Here's what they actually do. They take the price of a TV — something that's gotten cheaper over 20 years because of technology — and they lump it in with gas, food, housing, clothes. Things you actually need to live a productive life. Then they average it all out and say: "See? Prices only went up 2-3%."

But gas prices alone have gone up over 30% in the last two decades. Housing? Through the roof. Eggs? Don't even get me started.

The things we actually need got more expensive. The things that don't matter got cheaper. And they blended them together to try and paint this narrative that things are under control.

Now here's where it gets worse.

Since 1971 — the year we left the gold standard — productivity in the industries that actually matter has flatlined. Look it up. WTF Happened in 1971? It's a real website. Every chart tells the same story.

What did go up? Information technology. iPhones. Social media. TVs.

The same "innovations" that tech founders won't let their own kids use.

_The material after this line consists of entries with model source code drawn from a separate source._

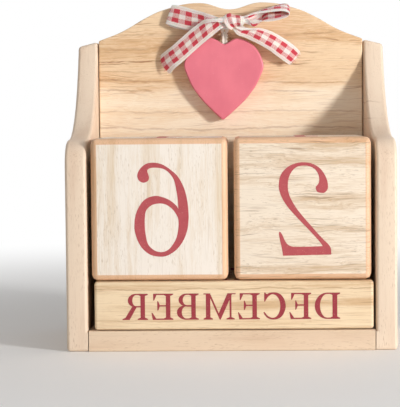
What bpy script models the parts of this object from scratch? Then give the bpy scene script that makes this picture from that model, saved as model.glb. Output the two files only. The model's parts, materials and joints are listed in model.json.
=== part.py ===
"""A wooden block calendar.

An open case of four boards holds two number blocks over a row of month bars. A flat heart hangs on twine
from a tack in the crowned back board, under a tied ribbon bow. X runs along the width, the front faces -Y,
and Z is up from the surface that the case stands on. The origin is the middle of that footprint.
"""

import math

import bmesh
import bpy
from mathutils import Vector

MM = 0.001

# Fits
SEAT_GAP = 0.3 * MM
JOINT_GAP = 0.3 * MM
CUT_OVERRUN = 2.0 * MM
MERGE_DISTANCE = 0.001 * MM

# Number blocks
BLOCK_SIZE = 50.0 * MM
BLOCK_HEIGHT = 52.0 * MM
BLOCK_EASE = 2.2 * MM
BLOCK_MIDDLE_GAP = 2.2 * MM
BLOCK_SIDE_GAP = 1.6 * MM
BLOCK_BACK_GAP = 5.5 * MM

# Month bars
MONTH_BAR_NAMES = ("month_bar_front", "month_bar_middle", "month_bar_rear")
MONTH_BAR_BACK_GAP = 1.5 * MM
MONTH_BAR_END_PLAY = 3.4 * MM
MONTH_BAR_EASE = 1.1 * MM
FRONT_BAR_SHIFT = 0.8 * MM

# Case boards
SIDE_THICKNESS = 7.8 * MM
BASE_THICKNESS = 7.6 * MM
BACK_THICKNESS = 7.8 * MM
SIDE_EASE = 1.2 * MM
BOARD_EASE = 0.6 * MM
EASE_STEPS = 2
EASE_ANGLE = math.radians(35)
FLAT_ANGLE = math.radians(1)

# The curved front edge of a side board
SHOULDER_BELOW_BLOCK = 0.5 * MM
SHOULDER_RADIUS = 9.5 * MM
SCOOP_BELOW_TOP = 3.7 * MM
SIDE_TOP_STEP = 0.3 * MM
SIDE_TOP_FALL = 1.9 * MM
SCOOP_START_SHARE = 0.45
SCOOP_END_SHARES = (0.2, 0.64)
QUARTER_CIRCLE_SHARE = 0.5523
CURVE_STEPS = 8

# The back board's crown
BACK_EDGE_HEIGHT = 116.0 * MM
CROWN_RISE = 14.7 * MM
CROWN_SHARES = ((1.0, 0.0), (0.82, 0.25), (0.637, 0.615), (0.515, 0.81), (0.229, 1.0))
CROWN_DIP_SHARE = 0.823

# Tack that holds the twine
TACK_BELOW_CROWN = 9.7 * MM
TACK_OFFSET = -2.2 * MM
TACK_SHANK_RADIUS = 0.5 * MM
TACK_DEPTH = 6.0 * MM
TACK_HEAD_RADIUS = 1.2 * MM
TACK_HEAD_THICKNESS = 0.7 * MM
TACK_POINT = 1.2 * MM

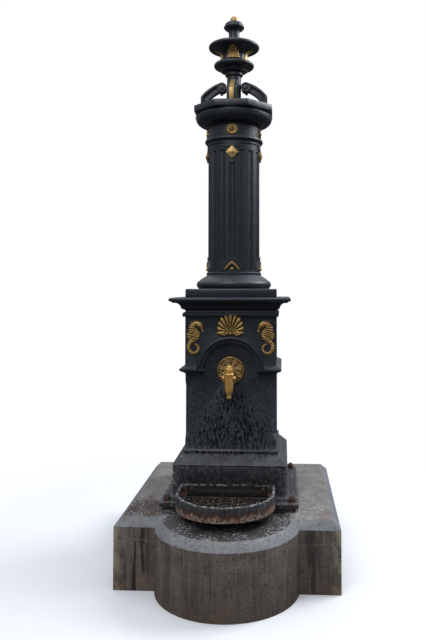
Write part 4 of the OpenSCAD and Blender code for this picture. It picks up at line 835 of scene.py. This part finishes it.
# --------------------------------------------------- Bolts, nuts and studs
# Rusted studs and nuts on the foot flange; zinc-plated bolts, screws and tie rod inside.
rusty = Finish("rusted_steel", roughness=0.75)
rusty_tone = rusty.noise(120, 5)
rusty.colour(rusty.mix(rusty.grade(rusty_tone, 0.35, 0.65), (0.022, 0.015, 0.012), (0.105, 0.048, 0.026)))
rusty.relief((rusty_tone, 0.001))
skin("anchor_nuts", "rusted_nuts", rusty, 0.0008)
skin("anchor_studs", "rusted_studs", rusty, 0.0008)
zinc = Finish("dull_zinc", roughness=0.45, metallic=0.85)
zinc_tone = zinc.noise(90, 4)
zinc.colour(zinc.mix(zinc.grade(zinc_tone, 0.35, 0.65), (0.14, 0.14, 0.14), (0.30, 0.30, 0.29)))
zinc.roughen(zinc.grade(zinc_tone, 0.3, 0.7, 0.38, 0.60))
skin("tray_bolts", "tray_fixing_bolts", rusty, 0.0006)


def coat(nodes, finish):
    """Gives CAD nodes that are right as they are their finish."""
    for node in nodes:
        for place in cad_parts[node].material_slots:
            place.material = finish.material


coat(("body_tie_bolts", "cornice_screws", "tie_rod"), zinc)

# The return spring stands on the barrel's ledge, under the button that comes down on it, and gets a mesh of
# its own
spring = skin("tap_spring", "return_spring", zinc)
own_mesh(spring)

# ------------------------------------------------------ Works inside the body
# Oxidised copper pipe rises from the duct through a brass stop valve with a red lever to the
# tap's tail; a grey waste pipe drops from the tray through the stone.
copper = Finish("oxidised_copper", roughness=0.45, metallic=0.8)
copper_tone = copper.noise(30, 5)
copper.colour(copper.mix(copper.grade(copper_tone, 0.35, 0.65), (0.16, 0.075, 0.045), (0.36, 0.17, 0.10)))
copper.roughen(copper.grade(copper_tone, 0.3, 0.7, 0.35, 0.6))
coat(("supply_pipe", "riser_pipe"), copper)
coat(("supply_elbow", "stop_valve_body", "tap_backnut", "tap_spindle"), brass)
waste = Finish("grey_waste_pipe", roughness=0.55)
waste_tone = waste.noise(18, 4)
waste.colour(waste.mix(waste.grade(waste_tone, 0.3, 0.7), (0.085, 0.088, 0.092), (0.13, 0.135, 0.14)))
coat(("drain_pipe",), waste)
rubber = Finish("black_rubber", roughness=0.7)
rubber_tone = rubber.noise(150, 3)
rubber.colour(rubber.mix(rubber.grade(rubber_tone, 0.3, 0.7), (0.010, 0.010, 0.010), (0.022, 0.022, 0.022)))
coat(("tap_seal", "tap_washer"), rubber)
lever = Finish("red_dipped_lever", roughness=0.4)
lever_tone = lever.noise(60, 4)
dipped = lever.mix(lever.grade(lever_tone, 0.3, 0.7), (0.23, 0.020, 0.014), (0.36, 0.035, 0.022))
lever.colour(lever.mix(lever.times(lever.edge(0.0015, 6), 0.6), dipped, (0.30, 0.28, 0.26)))
skin("stop_valve_lever", "red_lever", lever, 0.0008, "valve_lever")

# ----------------------------------------------------------- Service door
# A plain cast door in the back, on two rivetted butt hinges, with a quarter-turn square-key
# lock. The door, its hinges and the lock are painted or plated like the rest.
skin("service_door", "back_door", iron, 0.0012, "door")
skin("door_hinges", "butt_hinges", iron, 0.0006)
skin("door_lock", "square_key_lock", zinc, 0.0006, "lock")
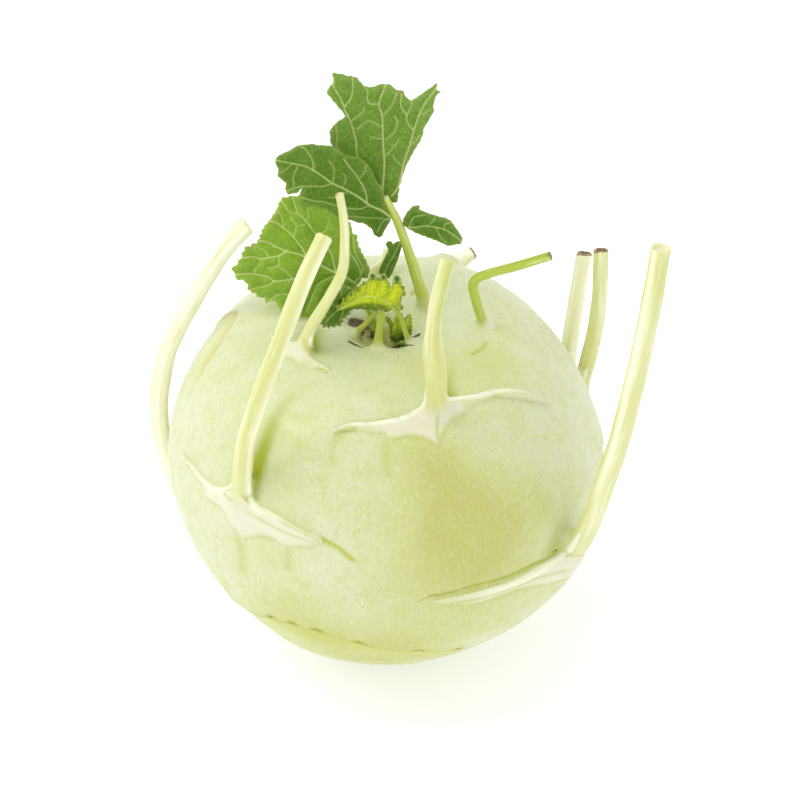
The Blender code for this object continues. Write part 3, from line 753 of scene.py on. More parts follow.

Think about that for a second.

The people building these products are keeping them away from their children. And we're calling them innovations?

So your money leaks value every single day. And that changes everything about how you behave.

On the gold standard, the math was simple. Work hard. Save. Your savings hold their value. You're set.

Today? Saving is a losing strategy. You're better off buying gas now than waiting for it to be cheaper tomorrow. Because it won't be.

It's the Red Queen problem. No matter how fast you run, the ground sinks behind you just as fast.

No matter how hard you work, your purchasing power drops at the same rate. That's not an economy. That's a treadmill.

And here's the part nobody talks about.

When they print new money, it doesn't go to you. Look up the Cantillon Effect. The people closest to the money printer — banks, politicians, corporations — they get it first. They spend it while prices are still low.

By the time that money trickles down to you and me? Prices already went up. We're paying more with a weaker dollar.

They didn't work for that money. You did. They printed it, stripped your purchasing power, and spent it on what they think is best for you. No skin in the game. Your labor, their decisions.

To believe you can spend someone else's money better than they can, you have to believe you're better than them. Not better in degree — better in kind. They believe you are sub-human. And they believe they have some god-like ability to allocate your resources in a way that's better than you might be able to.

See the problem with that?

That's not policy. That's arrogance.

The results speak for themselves.

Median age of first marriage: 30 for men. 28 for women. In 1970 it was 23 and 21. You're in your physical prime in your mid-twenties, and now most people can't even afford to start a family until they're past it.

Birth rates? Historic lows. Housing? Unaffordable. Population? Declining.

This isn't a mystery. It's a policy.

So what do you do about it?

That's a discussion for another day.

But step one is diagnosing the issue.

You can't treat a brain tumor if you think the problem is with your kidney.